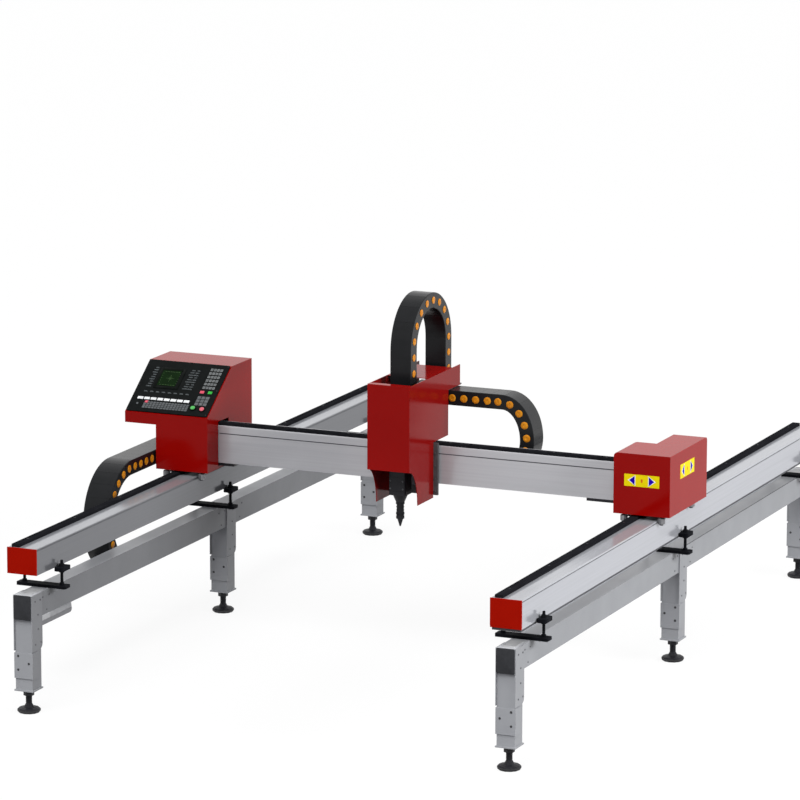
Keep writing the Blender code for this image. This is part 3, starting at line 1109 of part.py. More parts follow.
def make_arch_chain():
    """Upright chain from the shelf on the carriage over to the lifting head."""
    front_y = BEAM_FRONT_Y - ARCH_FRONT_FROM_BEAM
    middle_y = front_y + ARCH_CHAIN_RADIUS
    back_y = middle_y + ARCH_CHAIN_RADIUS
    path = [(front_y, HEAD_BLOCK_TOP_Z + SEAT)]
    path += arc((middle_y, ARCH_CHAIN_CENTRE_Z), ARCH_CHAIN_RADIUS, 180, 0, 24)
    path += [(back_y, SHELF_Z + 2 * SHEET + SEAT)]
    add("arch_chain", chain_mesh("x", path, HEAD_X, ARCH_CHAIN_WIDTH, ARCH_CHAIN_HEIGHT, ARCH_CHAIN_PITCH),
        CHAIN_PLASTIC, (HEAD_X, front_y, HEAD_BLOCK_TOP_Z), LIFT)


def build():
    """Make every piece of the machine."""
    for side, x, reach, way in (("left", LEFT_RAIL_X, LEFT_TONGUE_REACH, 1),
                                ("right", RIGHT_RAIL_X, RIGHT_TONGUE_REACH, -1)):
        make_rail(side, x)
        make_under_frame(side, x)
        make_carriage(side, x, reach, way)
    make_legs()
    make_beam()
    make_cabinet()
    make_controller()
    make_drive_box()
    make_head_carriage()
    make_head_cover()
    make_lift()
    make_side_chain()
    make_beam_chain()
    make_arch_chain()


build()
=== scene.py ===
"""Looks of the rail gantry laser cutting machine: camera, light, finishes and the fine pieces."""

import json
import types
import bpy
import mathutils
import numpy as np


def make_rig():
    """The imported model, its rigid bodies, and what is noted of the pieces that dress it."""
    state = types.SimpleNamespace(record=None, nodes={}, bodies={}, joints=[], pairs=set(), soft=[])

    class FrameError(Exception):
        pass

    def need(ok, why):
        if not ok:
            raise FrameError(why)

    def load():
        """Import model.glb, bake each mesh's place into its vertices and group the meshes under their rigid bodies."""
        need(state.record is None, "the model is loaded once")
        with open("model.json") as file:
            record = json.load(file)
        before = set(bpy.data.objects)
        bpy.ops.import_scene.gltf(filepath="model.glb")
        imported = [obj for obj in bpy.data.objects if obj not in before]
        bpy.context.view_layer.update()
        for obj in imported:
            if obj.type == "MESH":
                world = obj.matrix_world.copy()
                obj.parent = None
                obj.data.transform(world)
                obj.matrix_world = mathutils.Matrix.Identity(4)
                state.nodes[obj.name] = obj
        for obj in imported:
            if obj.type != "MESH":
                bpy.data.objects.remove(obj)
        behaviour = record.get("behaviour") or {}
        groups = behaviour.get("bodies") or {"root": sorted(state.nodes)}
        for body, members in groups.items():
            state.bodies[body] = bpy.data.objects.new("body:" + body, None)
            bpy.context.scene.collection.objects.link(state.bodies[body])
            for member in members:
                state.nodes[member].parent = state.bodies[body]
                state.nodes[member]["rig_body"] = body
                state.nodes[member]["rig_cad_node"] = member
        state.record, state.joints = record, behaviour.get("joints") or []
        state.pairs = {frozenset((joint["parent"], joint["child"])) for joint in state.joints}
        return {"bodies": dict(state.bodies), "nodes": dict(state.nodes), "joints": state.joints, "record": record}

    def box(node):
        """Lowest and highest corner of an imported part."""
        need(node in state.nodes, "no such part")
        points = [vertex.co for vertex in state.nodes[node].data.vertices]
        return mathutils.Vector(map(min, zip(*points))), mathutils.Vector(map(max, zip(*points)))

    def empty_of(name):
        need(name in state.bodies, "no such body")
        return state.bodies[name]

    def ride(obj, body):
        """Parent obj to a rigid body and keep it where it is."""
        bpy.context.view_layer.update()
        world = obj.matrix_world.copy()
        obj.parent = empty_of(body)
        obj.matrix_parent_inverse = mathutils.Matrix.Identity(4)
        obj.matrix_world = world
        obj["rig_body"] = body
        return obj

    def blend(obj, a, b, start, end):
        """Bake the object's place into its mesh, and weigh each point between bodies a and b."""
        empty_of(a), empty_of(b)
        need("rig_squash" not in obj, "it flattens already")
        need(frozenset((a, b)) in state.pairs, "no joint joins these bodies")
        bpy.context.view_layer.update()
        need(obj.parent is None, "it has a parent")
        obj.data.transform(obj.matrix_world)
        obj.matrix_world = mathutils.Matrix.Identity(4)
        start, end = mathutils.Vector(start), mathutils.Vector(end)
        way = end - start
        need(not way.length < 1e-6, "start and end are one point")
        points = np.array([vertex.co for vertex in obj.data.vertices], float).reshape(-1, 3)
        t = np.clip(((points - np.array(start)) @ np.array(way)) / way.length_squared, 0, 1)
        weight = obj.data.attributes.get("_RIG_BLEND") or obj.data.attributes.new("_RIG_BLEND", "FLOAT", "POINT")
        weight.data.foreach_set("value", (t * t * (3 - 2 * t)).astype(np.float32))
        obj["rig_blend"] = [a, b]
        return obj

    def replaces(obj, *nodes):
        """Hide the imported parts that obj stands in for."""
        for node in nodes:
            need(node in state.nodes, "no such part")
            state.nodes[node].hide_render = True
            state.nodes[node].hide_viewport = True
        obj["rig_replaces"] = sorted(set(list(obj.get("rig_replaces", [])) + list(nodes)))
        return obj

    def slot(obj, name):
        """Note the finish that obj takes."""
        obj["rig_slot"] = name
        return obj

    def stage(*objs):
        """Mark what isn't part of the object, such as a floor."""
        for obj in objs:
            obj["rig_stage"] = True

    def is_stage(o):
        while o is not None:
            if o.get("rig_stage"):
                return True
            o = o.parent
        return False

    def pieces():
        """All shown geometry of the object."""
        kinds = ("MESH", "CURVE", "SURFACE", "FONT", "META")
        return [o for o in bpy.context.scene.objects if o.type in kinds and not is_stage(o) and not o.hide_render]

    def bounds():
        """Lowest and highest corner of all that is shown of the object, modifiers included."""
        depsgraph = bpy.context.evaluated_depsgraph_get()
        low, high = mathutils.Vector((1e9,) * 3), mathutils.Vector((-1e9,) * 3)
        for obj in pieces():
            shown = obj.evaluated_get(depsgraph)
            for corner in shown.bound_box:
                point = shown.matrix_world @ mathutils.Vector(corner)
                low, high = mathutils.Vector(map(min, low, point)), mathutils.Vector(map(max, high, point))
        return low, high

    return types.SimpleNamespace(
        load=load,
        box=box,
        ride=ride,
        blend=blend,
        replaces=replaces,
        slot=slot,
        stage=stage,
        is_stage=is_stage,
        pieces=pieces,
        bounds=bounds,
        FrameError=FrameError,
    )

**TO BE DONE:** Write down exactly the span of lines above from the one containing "make_cabinet()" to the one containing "bpy.data.objects.remove(obj)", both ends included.

**ANSWER FOR THE TASK:**
    make_cabinet()
    make_controller()
    make_drive_box()
    make_head_carriage()
    make_head_cover()
    make_lift()
    make_side_chain()
    make_beam_chain()
    make_arch_chain()


build()
=== scene.py ===
"""Looks of the rail gantry laser cutting machine: camera, light, finishes and the fine pieces."""

import json
import types
import bpy
import mathutils
import numpy as np


def make_rig():
    """The imported model, its rigid bodies, and what is noted of the pieces that dress it."""
    state = types.SimpleNamespace(record=None, nodes={}, bodies={}, joints=[], pairs=set(), soft=[])

    class FrameError(Exception):
        pass

    def need(ok, why):
        if not ok:
            raise FrameError(why)

    def load():
        """Import model.glb, bake each mesh's place into its vertices and group the meshes under their rigid bodies."""
        need(state.record is None, "the model is loaded once")
        with open("model.json") as file:
            record = json.load(file)
        before = set(bpy.data.objects)
        bpy.ops.import_scene.gltf(filepath="model.glb")
        imported = [obj for obj in bpy.data.objects if obj not in before]
        bpy.context.view_layer.update()
        for obj in imported:
            if obj.type == "MESH":
                world = obj.matrix_world.copy()
                obj.parent = None
                obj.data.transform(world)
                obj.matrix_world = mathutils.Matrix.Identity(4)
                state.nodes[obj.name] = obj
        for obj in imported:
            if obj.type != "MESH":
                bpy.data.objects.remove(obj)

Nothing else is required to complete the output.